[BEGIN]
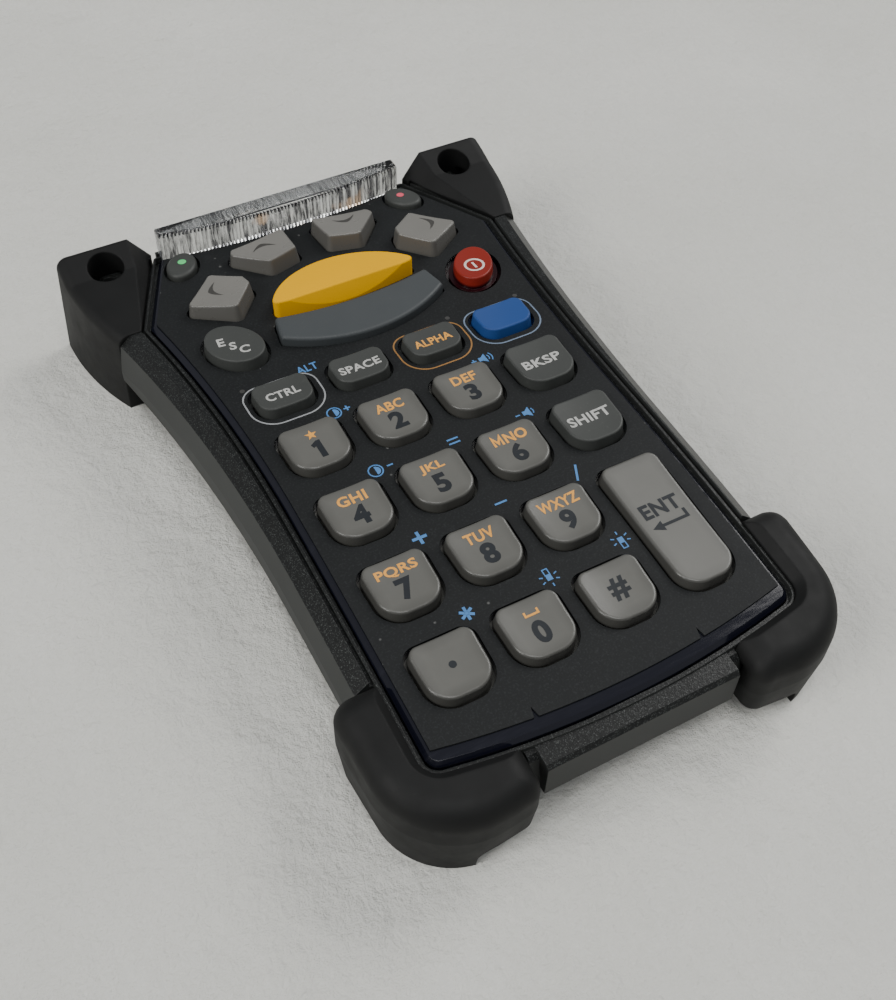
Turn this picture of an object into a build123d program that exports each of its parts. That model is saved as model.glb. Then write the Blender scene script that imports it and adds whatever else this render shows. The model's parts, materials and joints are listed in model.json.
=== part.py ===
"""A 29-key numeric keypad unit for a rugged hand-held computer, in millimetres.

+Z is up, +Y points to the light lens, the origin is under the middle of the unit on the surface
that it stands on. The keypad face is one gentle cylinder with its axis along X, and everything
near it is laid out by its depth under that face. Lengths along Y are counted from the crest of
the face, and every piece moves by MIDDLE_Y as it is written.
"""

from build123d import *
from dataclasses import dataclass
import math
import os

os.makedirs("parts", exist_ok=True)

# ---- the face and the heights under it -------------------------------------------------------
FACE_RADIUS = 498.0       # radius of the cylinder that the keypad face lies on
FACE_CREST = 17.9         # height of the crest of the face, at y = 0
OVERLAY_T = 0.3           # printed matte layer on top
PLATE_T = 1.7             # glossy face plate under it
GASKET_T = 0.4            # seal between face plate and case
UNDERSIDE = 6.8           # height of the case bottom, which the rubber corners hold up
COVER_T = 1.5             # back cover
BOARD_STANDOFF = 0.5      # pads that lift the board off the cover
BOARD_T = 1.0             # circuit board
KEYMAT_T = 0.8            # silicone sheet on the board
DOME_RISE = 0.35          # height of a snap dome on the board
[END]
- PROBLEM TO SOLVE
Extract every line above exactly as it stands.

- FULL OUTPUT
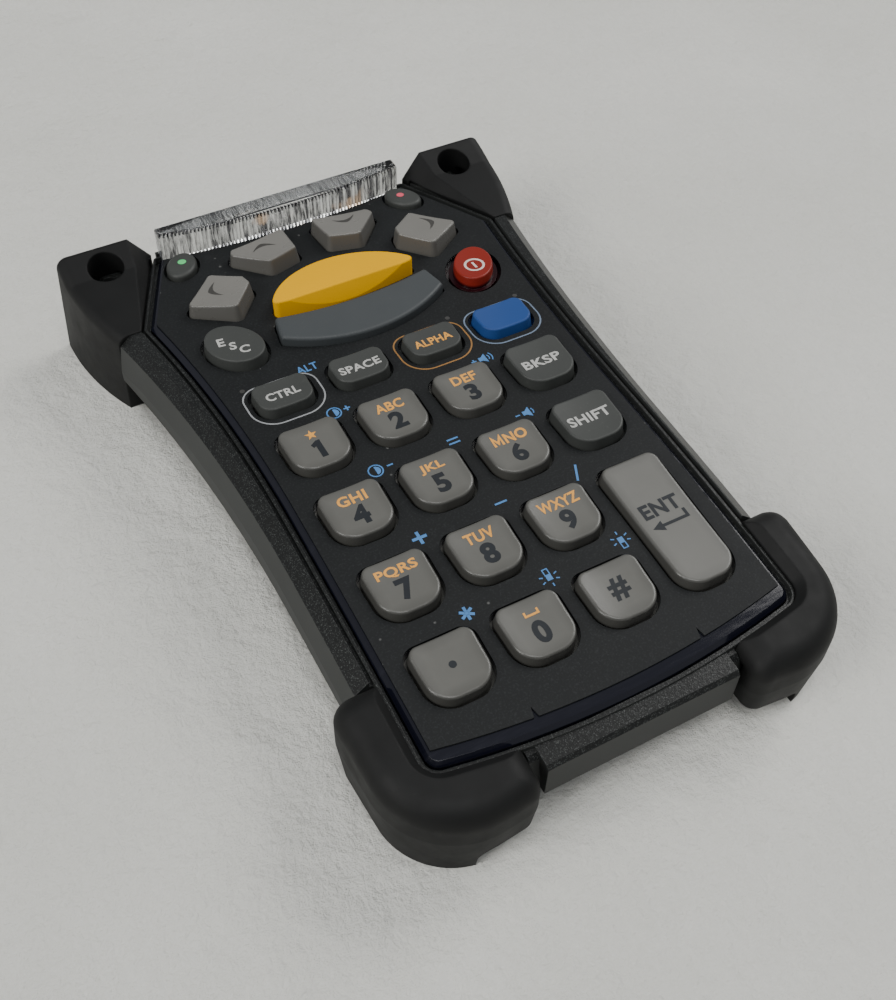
Turn this picture of an object into a build123d program that exports each of its parts. That model is saved as model.glb. Then write the Blender scene script that imports it and adds whatever else this render shows. The model's parts, materials and joints are listed in model.json.
=== part.py ===
"""A 29-key numeric keypad unit for a rugged hand-held computer, in millimetres.

+Z is up, +Y points to the light lens, the origin is under the middle of the unit on the surface
that it stands on. The keypad face is one gentle cylinder with its axis along X, and everything
near it is laid out by its depth under that face. Lengths along Y are counted from the crest of
the face, and every piece moves by MIDDLE_Y as it is written.
"""

from build123d import *
from dataclasses import dataclass
import math
import os

os.makedirs("parts", exist_ok=True)

# ---- the face and the heights under it -------------------------------------------------------
FACE_RADIUS = 498.0       # radius of the cylinder that the keypad face lies on
FACE_CREST = 17.9         # height of the crest of the face, at y = 0
OVERLAY_T = 0.3           # printed matte layer on top
PLATE_T = 1.7             # glossy face plate under it
GASKET_T = 0.4            # seal between face plate and case
UNDERSIDE = 6.8           # height of the case bottom, which the rubber corners hold up
COVER_T = 1.5             # back cover
BOARD_STANDOFF = 0.5      # pads that lift the board off the cover
BOARD_T = 1.0             # circuit board
KEYMAT_T = 0.8            # silicone sheet on the board
DOME_RISE = 0.35          # height of a snap dome on the board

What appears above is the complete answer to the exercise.